Breaking symmetry only sounds like making symmetry vanish. What really comes out of this phenomenon is a lower symmetry. Liquids in their liquid state look exactly the same from every angle because the molecules in a liquid can move around freely in that liquid, but things change when that liquid freezes into ice and rearranges into a crystalline structure. It is not as symmetrical because the molecules in the crystal end up spaced apart at consistent intervals.
While it may sound ironic that symmetry breaks when a liquid transforms into a regular structure as opposed to an irregular structure, the consistency of that hard structure means it isn’t going to be as symmetrical as the liquid because it can’t just flow anywhere.
After freezing the helium-3, Autti and his team wrapped two coils of copper wire around the test tube. These were meant to pick up signals that would tell them about the rotation of the magnetic particles in the time crystals. Sure enough, two time crystals, which appeared more like clouds, emerged.
“This spontaneous rotating motion is what essentially makes the clouds time crystals. The size of each signal tells you how many particles there are in each cloud. Therefore changes in the populations are seen as changes in the signal size. If the two clouds touch, they will exchange particles back and forth in a particular way, which we saw in the experiment,” Autti said.
Time crystals could mean some unreal things for computing in the future. Quantum technology involves features of quantum physics that show quantum effects. For now, superconductors that are being tested for possible use in quantum computers behave similarly to time crystals. This flow of energy between superconductors, which can conduct without electrical resistance at extremely low temperatures, is called the Josephson effect. This is an infinite supercurrent that keeps on going without the need for any additional voltage. Time crystals that touch display this behavior through the exchange of magnons — waves that behave like particles — between them, and they don’t even need an insulating barrier like superconductors do.

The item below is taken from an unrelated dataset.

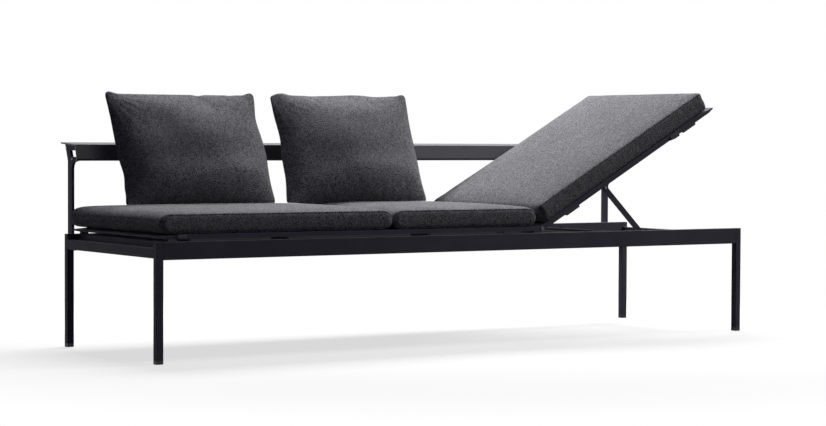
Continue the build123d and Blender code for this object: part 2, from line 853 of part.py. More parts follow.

“Time crystals are intrinsically very good at protecting their coherence. A basic requirement to enable quantum computing and technology is protecting coherence in the quantum system of interest,” Autti said. “Next to the Josephson effect, it also turns out that the underlying system of magnetic particles we used (magnon Bose-Einstein condensate) is very similar to a particular solid-state system where a magnon Bose condensate forms at room temperature. That is why one can potentially use these magnetic systems to build quantum devices that work even at room temperature.”
What about leveling up your GPS? That starts with atomic clocks, and what time crystals have in common with clocks is repeating motion.
“Time crystals are intrinsically good at maintaining the repeating motion that defines them. So in principle they also make for good clocks, because a clock is simply a phenomenon that systematically repeats in time,” explained Autti, though he is hesitant to say that time crystals should only be looked at for overhauling atomic clocks when there is so much more to the phenomenon. “At least as a thought experiment, this idea provides an illuminating emphasis of what is the essence of a time crystal.”
Even Doctor Strange would probably have his mind blown.